A Tiny Fourier Builder
Every sound you hear -- a violin note, a spoken vowel, a drum hit -- is a sum of pure tones at different frequencies. Fourier's insight was that any repeating signal can be written this way: $s(t)=\sum_k A_k\cos(2\pi k t)$. It is one of the most far-reaching ideas in all of science.
Turn up the second harmonic and the curve grows shoulders; add a third and corners begin to form. Higher $k$ brings finer detail. This is the time-frequency tradeoff in action: the blue curve is the signal in time, the green bars show “how much” of each frequency you used. JPEG images, MP3 audio, and MRI scans all rely on this same decomposition. Here we keep the idea minimal.
Why this matters: waves, heat flow, circuits, and quantum dynamics all become easier when you think in frequencies. Many equations diagonalize in a Fourier basis, turning hard derivatives into simple multipliers.
Slide the amplitudes and watch the waveform reshape in real time. Blue is the combined signal; green bars show the strength of each frequency component ($k=1..5$).

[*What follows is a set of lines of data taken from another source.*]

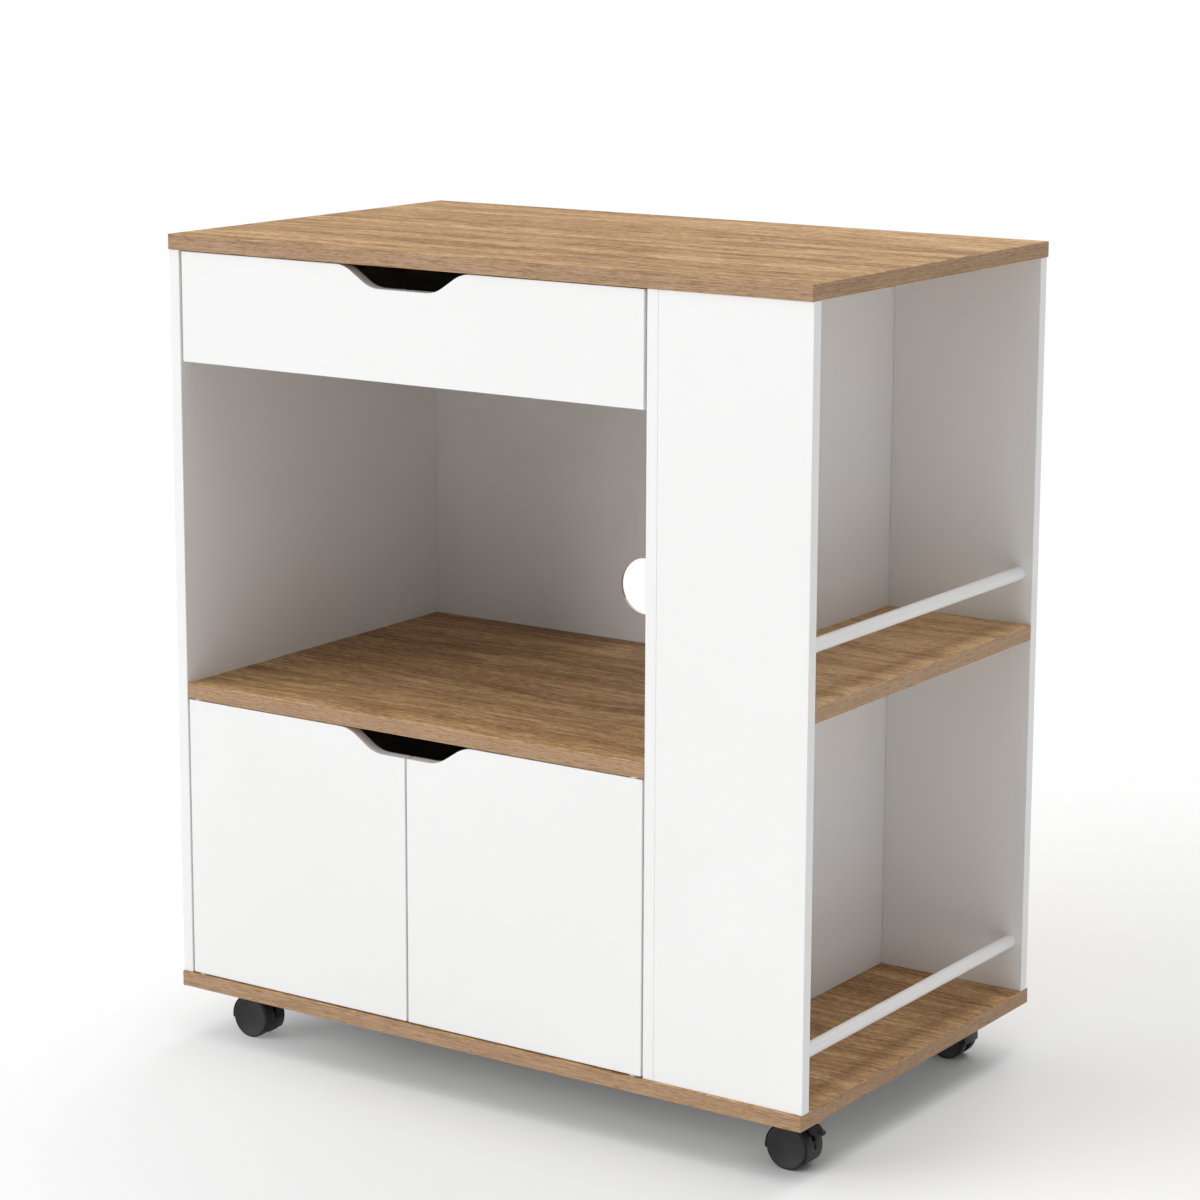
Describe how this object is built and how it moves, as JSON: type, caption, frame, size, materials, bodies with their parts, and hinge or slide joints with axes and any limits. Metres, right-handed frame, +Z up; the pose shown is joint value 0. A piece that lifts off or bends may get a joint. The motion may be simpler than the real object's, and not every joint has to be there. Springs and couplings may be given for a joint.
{
  "type": "microwave stand with drawer",
  "caption": "Wheeled kitchen cabinet in white and oak look: drawer over an open appliance bay, two doors below, open side rack with guard rails, swivelling casters.",
  "frame": {"origin": "middle of the bounding box's footprint, on the floor under the wheels", "axes": "+Z up, front (drawer and doors) towards -Y, open rack towards +X"},
  "size_m": [0.725, 0.439, 0.812],
  "materials": {
    "oak_board": "oak-look foil on particleboard, matt, fine grain",
    "white_board": "white melamine foil on particleboard, satin",
    "white_hardboard": "white-faced hardboard, matt",
    "white_rail": "white powder coat on steel tube stock, satin",
    "beech": "bare grooved beech",
    "zinc_steel": "bright zinc plate",
    "bearing_steel": "polished",
    "white_nylon": "moulded nylon, semi-matt",
    "magnet": "sintered, dull",
    "black_plastic": "moulded nylon, fine grain"
  },
  "bodies": {
    "cabinet": {"top_board": "oak_board", "base_board": "oak_board", "left_side_panel": "white_board", "divider_panel": "white_board", "side_front_panel": "white_board", "side_back_panel": "white_board", "microwave_shelf": "oak_board", "side_shelf": "oak_board", "back_panel": "white_hardboard", "upper_guard_rail": "white_rail", "lower_guard_rail": "white_rail", "cam_locks": "zinc_steel", "cam_bolts": "zinc_steel", "panel_dowels": "beech", "base_screws": "zinc_steel", "left_cabinet_runner": "zinc_steel", "right_cabinet_runner": "zinc_steel", "hardware_screws": "zinc_steel", "pivot_bushes": "white_nylon", "magnetic_catches": "white_nylon", "catch_magnets": "magnet", "caster_plates": "zinc_steel", "caster_screws": "zinc_steel"},
    "drawer": {"drawer_front": "white_board", "drawer_left_side": "white_board", "drawer_right_side": "white_board", "drawer_back": "white_board", "drawer_bottom": "white_hardboard", "drawer_cam_locks": "zinc_steel", "drawer_cam_bolts": "zinc_steel", "drawer_back_screws": "zinc_steel", "left_drawer_runner": "zinc_steel", "right_drawer_runner": "zinc_steel", "drawer_runner_screws": "zinc_steel"},
    "ball_cages": {"runner_ball_cages": "zinc_steel", "runner_balls": "bearing_steel"},
    "left_door": {"left_door": "white_board", "left_door_pins": "zinc_steel", "left_strike_plate": "zinc_steel"},
    "right_door": {"right_door": "white_board", "right_door_pins": "zinc_steel", "right_strike_plate": "zinc_steel"},
    "front_left_swivel": {"front_left_caster_hood": "black_plastic", "front_left_caster_axle": "zinc_steel"},
    "front_left_near_wheel": {"front_left_caster_near_wheel": "black_plastic"},
    "front_left_far_wheel": {"front_left_caster_far_wheel": "black_plastic"},
    "front_left_pedal": {"front_left_brake_pedal": "black_plastic"},
    "front_right_swivel": {"front_right_caster_hood": "black_plastic", "front_right_caster_axle": "zinc_steel"},
    "front_right_near_wheel": {"front_right_caster_near_wheel": "black_plastic"},
    "front_right_far_wheel": {"front_right_caster_far_wheel": "black_plastic"},
    "front_right_pedal": {"front_right_brake_pedal": "black_plastic"},
    "back_right_swivel": {"back_right_caster_hood": "black_plastic", "back_right_caster_axle": "zinc_steel"},
    "back_right_near_wheel": {"back_right_caster_near_wheel": "black_plastic"},
    "back_right_far_wheel": {"back_right_caster_far_wheel": "black_plastic"},
    "back_left_swivel": {"back_left_caster_hood": "black_plastic", "back_left_caster_axle": "zinc_steel"},
    "back_left_near_wheel": {"back_left_caster_near_wheel": "black_plastic"},
    "back_left_far_wheel": {"back_left_caster_far_wheel": "black_plastic"}
  },
  "joints": [
    {"name": "drawer_slide", "type": "slide", "parent": "cabinet", "child": "drawer", "axis": [0, -1, 0], "range_m": [0, 0.215]},
    {"name": "cage_slide", "type": "slide", "parent": "cabinet", "child": "ball_cages", "axis": [0, -1, 0], "range_m": [0, 0.108]},
    {"name": "left_door_hinge", "type": "hinge", "parent": "cabinet", "child": "left_door", "pos_m": [-0.3385, -0.2115, 0.21], "axis": [0, 0, -1], "range_deg": [0, 110]},
    {"name": "right_door_hinge", "type": "hinge", "parent": "cabinet", "child": "right_door", "pos_m": [0.18, -0.2115, 0.21], "axis": [0, 0, 1], "range_deg": [0, 110]},
    {"name": "front_left_swivel", "type": "hinge", "parent": "cabinet", "child": "front_left_swivel", "pos_m": [-0.3155, -0.1725, 0.045], "axis": [0, 0, 1], "continuous": true},
    {"name": "front_left_near_wheel_spin", "type": "hinge", "parent": "front_left_swivel", "child": "front_left_near_wheel", "pos_m": [-0.3033, -0.1725, 0.021], "axis": [0, 1, 0], "continuous": true},
    {"name": "front_left_far_wheel_spin", "type": "hinge", "parent": "front_left_swivel", "child": "front_left_far_wheel", "pos_m": [-0.3033, -0.1725, 0.021], "axis": [0, 1, 0], "continuous": true},
    {"name": "front_left_pedal_hinge", "type": "hinge", "parent": "front_left_swivel", "child": "front_left_pedal", "pos_m": [-0.2895, -0.1725, 0.033], "axis": [0, -1, 0], "range_deg": [0, 15]},
    {"name": "front_right_swivel", "type": "hinge", "parent": "cabinet", "child": "front_right_swivel", "pos_m": [0.3155, -0.1725, 0.045], "axis": [0, 0, 1], "continuous": true},
    {"name": "front_right_near_wheel_spin", "type": "hinge", "parent": "front_right_swivel", "child": "front_right_near_wheel", "pos_m": [0.3277, -0.1725, 0.021], "axis": [0, 1, 0], "continuous": true},
    {"name": "front_right_far_wheel_spin", "type": "hinge", "parent": "front_right_swivel", "child": "front_right_far_wheel", "pos_m": [0.3277, -0.1725, 0.021], "axis": [0, 1, 0], "continuous": true},
    {"name": "front_right_pedal_hinge", "type": "hinge", "parent": "front_right_swivel", "child": "front_right_pedal", "pos_m": [0.3415, -0.1725, 0.033], "axis": [0, -1, 0], "range_deg": [0, 15]},
    {"name": "back_right_swivel", "type": "hinge", "parent": "cabinet", "child": "back_right_swivel", "pos_m": [0.3155, 0.1725, 0.045], "axis": [0, 0, 1], "continuous": true},
    {"name": "back_right_near_wheel_spin", "type": "hinge", "parent": "back_right_swivel", "child": "back_right_near_wheel", "pos_m": [0.3033, 0.1725, 0.021], "axis": [0, 1, 0], "continuous": true},
    {"name": "back_right_far_wheel_spin", "type": "hinge", "parent": "back_right_swivel", "child": "back_right_far_wheel", "pos_m": [0.3033, 0.1725, 0.021], "axis": [0, 1, 0], "continuous": true},
    {"name": "back_left_swivel", "type": "hinge", "parent": "cabinet", "child": "back_left_swivel", "pos_m": [-0.3155, 0.1725, 0.045], "axis": [0, 0, 1], "continuous": true},
    {"name": "back_left_near_wheel_spin", "type": "hinge", "parent": "back_left_swivel", "child": "back_left_near_wheel", "pos_m": [-0.3277, 0.1725, 0.021], "axis": [0, 1, 0], "continuous": true},
    {"name": "back_left_far_wheel_spin", "type": "hinge", "parent": "back_left_swivel", "child": "back_left_far_wheel", "pos_m": [-0.3277, 0.1725, 0.021], "axis": [0, 1, 0], "continuous": true}
  ],
  "couplings": [
    {"joint": "cage_slide", "follows": "drawer_slide", "ratio": 0.5}
  ]
}
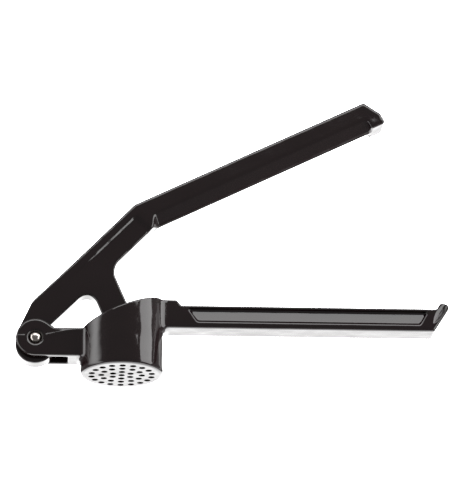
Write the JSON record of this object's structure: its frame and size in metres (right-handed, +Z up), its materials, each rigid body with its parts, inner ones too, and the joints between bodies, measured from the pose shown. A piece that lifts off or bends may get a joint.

Terms in the formula: $A_k$ is the amplitude of tone $k$; the cosine sets the shape; higher $k$ means higher frequency; the bar height shows $|A_k|$.
Summary
Five tools, and you have already seen them all in action. The dot product tells you how things align. Eigenvectors reveal the directions a transformation cares about most. A change of basis lets you describe the same reality from a different vantage point. Phase-space spirals show you where energy goes. And Fourier analysis lets you hear the individual notes inside any signal.
These are not five separate tricks. They are five views of the same deep idea: physics simplifies when you find the right way to look at it. Keep playing with the sliders until the shapes feel like old friends -- they will show up again and again as you go deeper.